Teachers in the 167,000-student district received a 4 percent raise in March under a contract extension.

Union and district officials declined to release details until union leadership could brief teachers today.

A beginning teacher in the district receives $42,755, the median salary is $66,986, and the high is $84,882.

Two sources familiar with the negotiations but who did not disclose details said the financial terms were "not outrageous."

They also said the contract was not expected to depend on any extra city or state help to pay for it.
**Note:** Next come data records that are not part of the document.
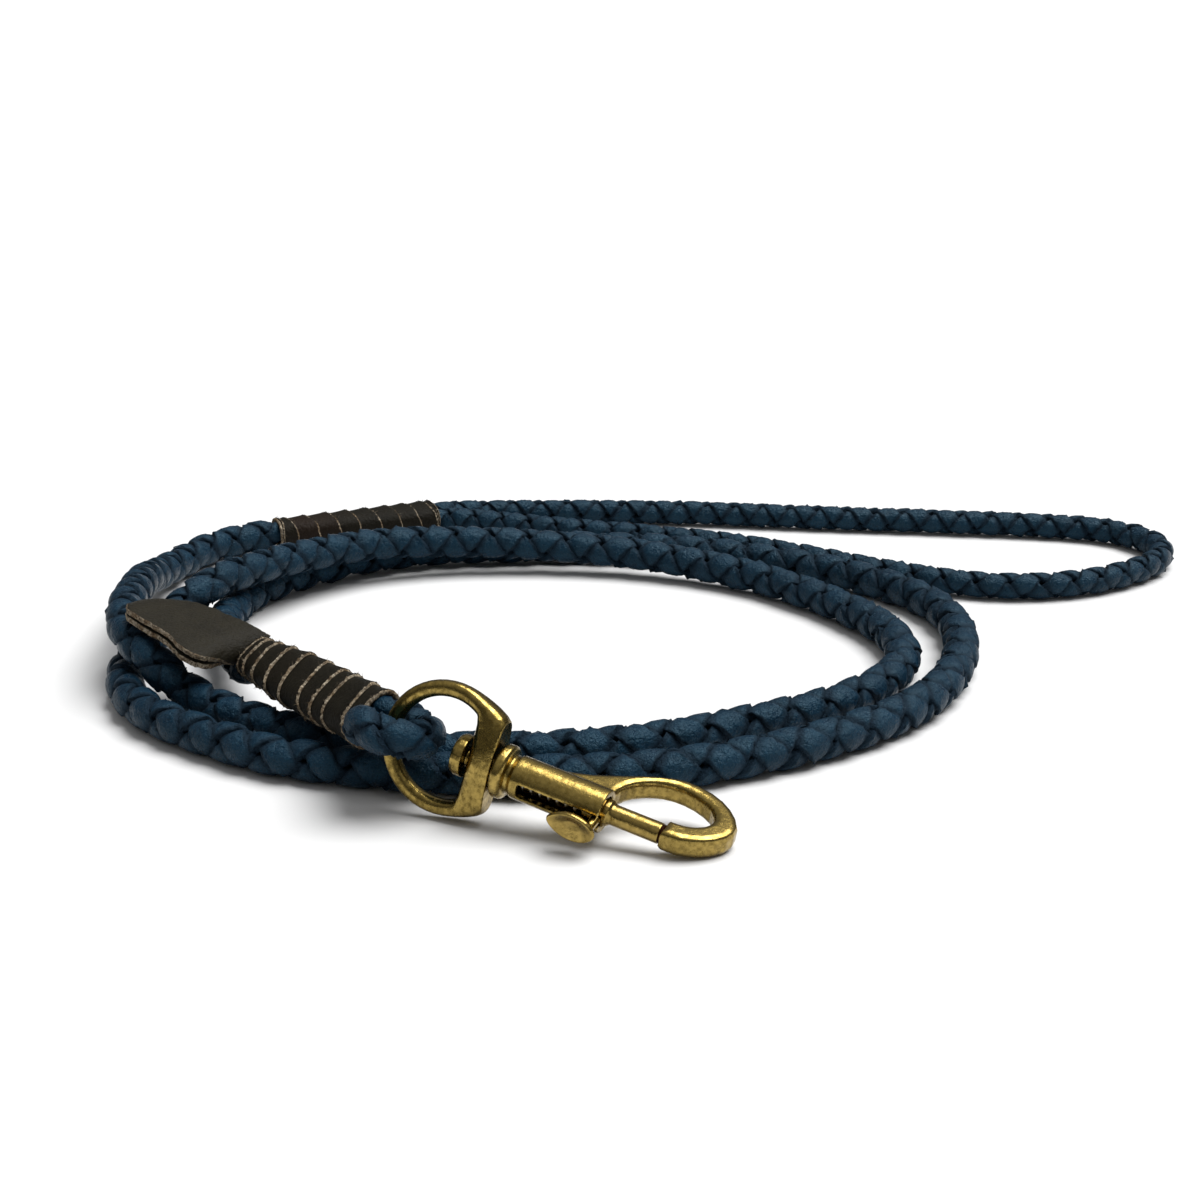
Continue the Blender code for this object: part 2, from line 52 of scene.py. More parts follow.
# Sizes repeated from the CAD part, in millimetres.
LAY_SHIFT = np.array([37.171, 2.803, 0.0])
BRAID_R = 4.0
HANDLE_R = 3.25
LOOP_R = 3.3
LEAD_ROUTE = [
    (-85.3, 79.4, 4.1), (-92, 75, 4), (-99, 67, 4), (-104, 53, 4.2), (-106, 36, 6.5), (-105, 18, 10.6),
    (-103.5, 0, 12.8), (-102, -12, 13.6), (-99, -24, 12.9), (-93, -33, 11.0), (-84, -40, 5.8),
    (-72, -50, 4), (-58, -59.5, 4), (-44, -65.5, 4), (-28, -68.5, 4), (-9, -67.8, 4), (10, -63.5, 4),
    (30, -54, 4), (46, -44, 4), (58, -32, 4), (65, -16, 4), (64.5, 0, 4), (59, 14, 4), (50, 28, 4),
    (38, 41, 4.2), (24, 50, 4.8), (9, 56, 5.6), (-8, 59, 6.5), (-24, 59.5, 7.5), (-40, 57.5, 8.4),
    (-56, 51, 9.6), (-70, 38, 10.8), (-80, 23, 12.2), (-87, 11, 12.6), (-93, 1, 9.8), (-97.5, -9, 6.2),
    (-100, -20, 4), (-98, -33, 4), (-92, -45, 4), (-84, -54, 4), (-74, -62, 4), (-62, -70, 4),
    (-48, -75, 4), (-34, -78, 4), (-18, -79.8, 4), (-2, -79.3, 4), (15, -76, 4), (32, -69, 4),
    (48, -59, 4), (62, -46, 4), (73, -28, 4), (79, -7, 4), (79, 14, 4), (72, 31, 4), (59, 45, 4),
    (42, 56, 4), (24, 63.5, 4), (6, 67, 4), (-9, 68, 4), (-24, 67.5, 4), (-38, 66, 4), (-52, 61.5, 4),
    (-66, 52, 4), (-77, 39, 4), (-83, 25, 4.1), (-84.5, 11, 4.5), (-83, -3, 6.2), (-80, -14, 7.8),
    (-77.2, -23, 8.6), (-74.8, -29.5, 8.8), (-73, -33.6, 8.8),
]
HANDLE_ROUTE = [
    (-45, 100.3, 4), (-27, 103.4, 3.4), (0, 104, 3.3), (27, 102.5, 3.3), (59, 98, 3.3), (91, 94, 3.3),
    (118, 90, 3.3), (133, 85, 3.3), (141, 76, 3.3), (142, 65, 3.3), (135, 53, 3.3), (120, 42, 3.3),
    (104, 37.5, 3.3), (88, 39.5, 3.3), (71, 48, 3.3), (55, 59, 3.3), (41, 68, 3.3), (26, 75, 3.3),
    (0, 83.5, 3.3), (-18, 89.2, 3.3), (-30, 92.9, 3.5), (-41.4, 94.7, 4),
]
SNAP_WRAP = (np.array([-69.8, -38.3, 12.2]), np.array([-40.9, -79.7, 14.9]))
SNAP_WRAP_ROLL = radians(35)
SNAP_WRAP_SHAPE = ((0.0, 0.4, 1.0), (0.74, 1.0, 1.0), (0.85, 1.0, 1.15))    # along; width; height
SNAP_WRAP_HALF = (5.45, 2.8)    # inside half width and half height
HANDLE_WRAP = (np.array([-84.0, 80.0, 4.2]), np.array([-45.0, 97.0, 4.2]))
HANDLE_WRAP_SHAPE = ((0.0, 0.5, 1.0), (0.74, 0.87, 1.0), (1.0, 1.0, 1.0))
HANDLE_WRAP_HALF = (5.75, 2.9)
WRAP_POWER = 0.74
TAG_EDGES = [
    ((-67.7, -33.6, 15.2), (-74.6, -38.2, 10.6)), ((-71.8, -32.4, 16.4), (-76.6, -41.8, 12.2)),
    ((-77.5, -28.0, 17.0), (-79.0, -45.6, 13.6)), ((-84.0, -23.0, 17.5), (-83.0, -44.6, 15.0)),
    ((-90.0, -22.0, 18.0), (-87.5, -39.0, 16.4)), ((-95.0, -23.3, 18.4), (-93.0, -34.5, 17.6)),
    ((-98.0, -27.0, 18.6), (-97.2, -30.2, 18.5)),
]
TAG_CROWN = (1.0, 0.4)
TAG_PLY = 1.1
TAG_GAP = 0.4
EYE_CENTRE = np.array([-27.6, -88.3, 12.905])
SNAP_YAW = radians(23.5)
SNAP_PITCH = radians(12.5)
HOOK_ROLL = radians(8.5)
EYE_LEAN = radians(-10)
EYE_R = 12.4
EYE_LIMB = 1.5
SPRING_SPAN = (15.3, 28.0)
SPRING_R = 1.85
SPRING_TURNS = 7
# Seat: a near black plug in the gap where the bolt closes on the hook's tip, painted as the shade in that
# gap.
SEAT_SPAN = (42.6, 42.98)
SEAT_R = 1.75
SEAT_GAP_SHADE_COLOURS = ((0.06, 0.018, 0.008), (0.02, 0.006, 0.003))

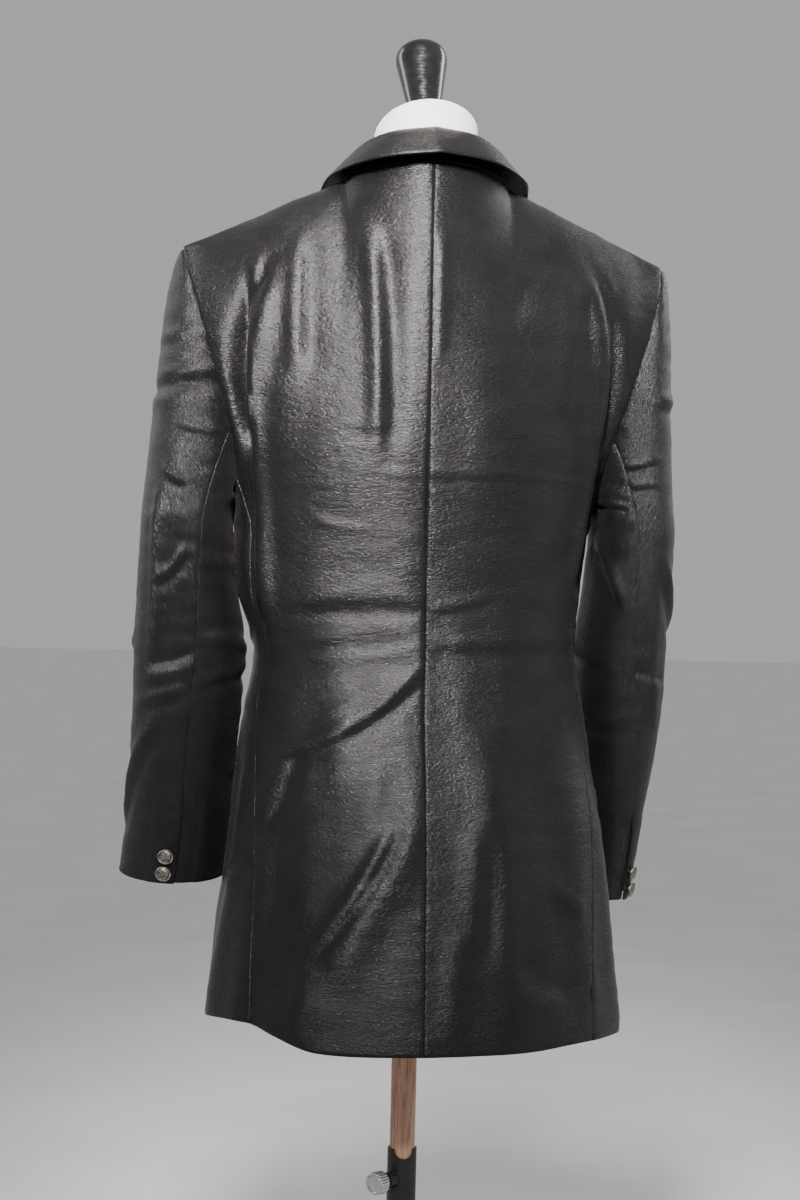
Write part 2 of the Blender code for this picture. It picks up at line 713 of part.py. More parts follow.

The second source called the package "fiscally responsible."

The percentage increase for teachers is the latest detail to emerge on the pact, which was reached over the long Martin Luther King's Birthday weekend and announced Tuesday morning.

The 17,000-member Philadelphia Federation of Teachers will meet at 7 tonight to vote on the pact, which runs through August 2012.

While union leaders said they were pleased with the terms, complaints were mounting yesterday among some teachers concerned that they had not received details from the union and wanted more time before the vote.

PFT officials said doors at Temple University's Liacouras Center will open at 5:30 p.m. so that teachers could get a copy of the contract and review it before the union presentation and vote.

If teachers approve the pact, the School Reform Commission will vote on it next week.

The contract also includes more pay for teachers working longer hours in some of the lowest-performing schools, including a group of schools likely to be named for overhaul next week under Superintendent Arlene Ackerman's Renaissance program, sources said.

More schools will be allowed to fill all their teacher vacancies in-house under "site selection," sources said, meaning leadership teams at the school interview and hire. Fifty-eight of the district's 290-plus schools have full site selection.

The teachers' previous four-year pact had been extended five times since it expired in August 2008, making it one of the most protracted negotiations in the district's history.

Teachers would work under the old contract - which expired at 12:01 a.m. Saturday - until the new one was approved.